Africa Starves

In Zimbabwe, the number of people in need of emergency food aid has jumped to 5.5 million.  According to the UN, two-thirds of the country lives on one meal–or less–per day.

And all of this is because of acts of man, not acts of God:

The sophisticated agricultural sector that formed the backbone of the economy has been “stripped for parts”, the irrigation systems destroyed, machinery and storehouses dismantled, he adds. Even if power were to change hands today, farming would take “more than five years” to recover.

Agriculture needs “inputs”, he says, and it needs that at the right time. But the planning and know-how have been systematically dismantled. “This will be by far the worst harvest,” Brian says. This sector was the one that Mr Mugabe, when he was a guerrilla leader, was famously warned by Mozambique’s President Samora Machel not to destroy, otherwise “you will face ruin”.

He heeded that advice, until it was expedient after 2000 to cash in the commercial farms to shore up his political base.
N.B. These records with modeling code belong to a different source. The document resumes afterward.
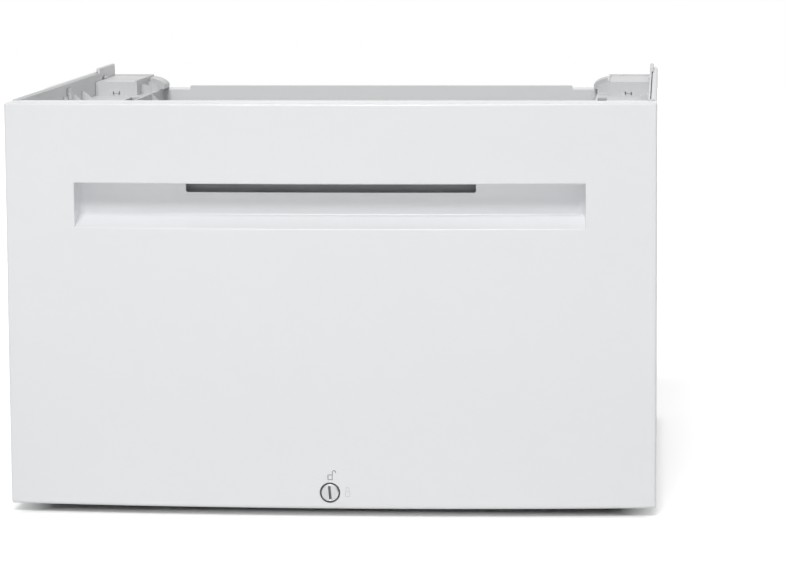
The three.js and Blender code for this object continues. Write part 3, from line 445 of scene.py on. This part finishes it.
def round_edges(bm, edges, offset, segments):
    """Rounds the edges of a mesh with arcs that start at an offset from them."""
    bmesh.ops.recalc_face_normals(bm, faces=bm.faces[:])
    bmesh.ops.bevel(bm, geom=edges, offset=offset, offset_type="OFFSET", segments=segments,
                    profile=0.5, affect="EDGES", material=-1, clamp_overlap=True)


# The flat face is cut into columns and rows. None of its even columns runs close by the ends of
# the slot and the corners of the recess, which have their own.
crowded = (SLOT_HALF, RECESS_HALF - CORNER_COLUMN)
columns = {round(FRONT_HIGH.x * i / FRONT_COLUMNS * 2, 6) for i in range(FRONT_COLUMNS // 2)}
columns = {x for x in columns
           if x < LOCK_PATCH or min(abs(x - place) for place in crowded) > COLUMN_CLEARANCE}
columns |= {SLOT_HALF - SLOT_CORNER, SLOT_HALF, RECESS_HALF, LOCK_CELL, 3 * LOCK_CELL, LOCK_PATCH}
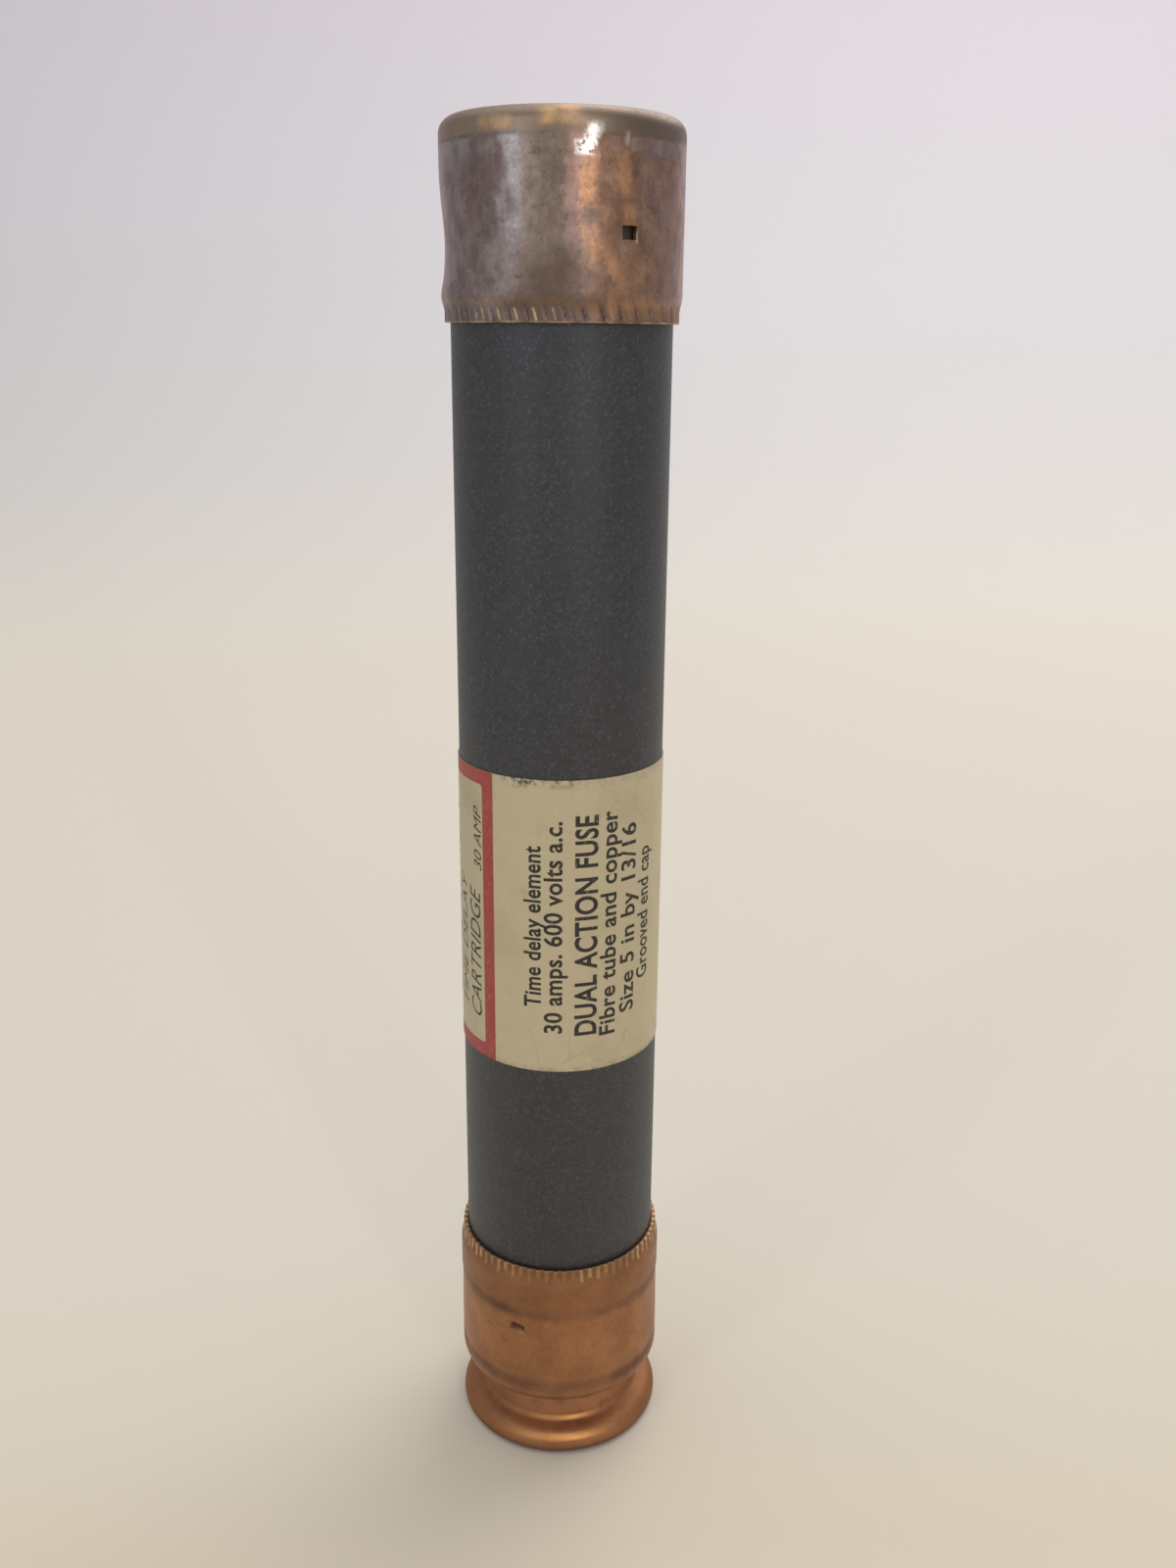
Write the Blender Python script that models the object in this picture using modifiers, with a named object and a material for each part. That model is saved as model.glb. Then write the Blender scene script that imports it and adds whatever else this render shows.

The farms, almost all white-owned, were seized and after much anti-colonial posturing the lion’s share of them was handed out to his cronies for them to treat as their playgrounds.

Since then farmland and food have been used as weapons to starve Mr Mugabe’s enemies and enrich his allies. The country is in ruins, but the ruling clique is still in power.


There are already signs that international donors are reluctant to commit funds without a change of political leadership. Save the Children warned this week that there is already a shortfall of 18,000 tonnes of food aid for January.

When talking about the corruption that has consumed the country since independence, Zimbabweans often fall back on the proverb that explains the endless greed of the regime: “You never finish eating the meat of an elephant”. But there are increasing signs that this elephant’s bones were picked clean in 2008. Each sector, from mining to manufacturing and flower farming, has been looted completely. With a cholera epidemic raging, the economy by default now using the dollar, analysts believe Zimbabwe may be hitting the bottom.

Yeah, Zimbabwe needs a change in leadership; Robert Mugabe needs to see the inside of a jail cell–or coffin–as soon as possible.  But right now, the people of Zimbabwe need food; political machinations and negotiations should take a back seat to helping those in immediate need.

We ignored Rwanda. We were all talk and no action on Darfur.  How many African tragedies will occur while the western world watches on? Imagine how much good we could have done if all the billions we spent in Iraq, all the billions we spent on bailouts and stimulus packages for our ruined economy, were spent instead on helping Africa.  Imagine how much good the hundreds of thousands of American soldiers in Iraq could have done ending the genocide in Darfur or delivering food and medicine to the people of Zimbabwe.

George W. Bush’s record on AIDS in Africa is one of the few bright spots in a very dark Presidency, that can’t be denied.  But the foreign policy blunders and economic mismanagement of the past eight years have hamstrung America’s ability to do good where the world needs it most.  There was a time when America would be on the forefront of solving Zimbabwe’s crisis; I look forward to the time when we can provide that kind of moral leadership once again.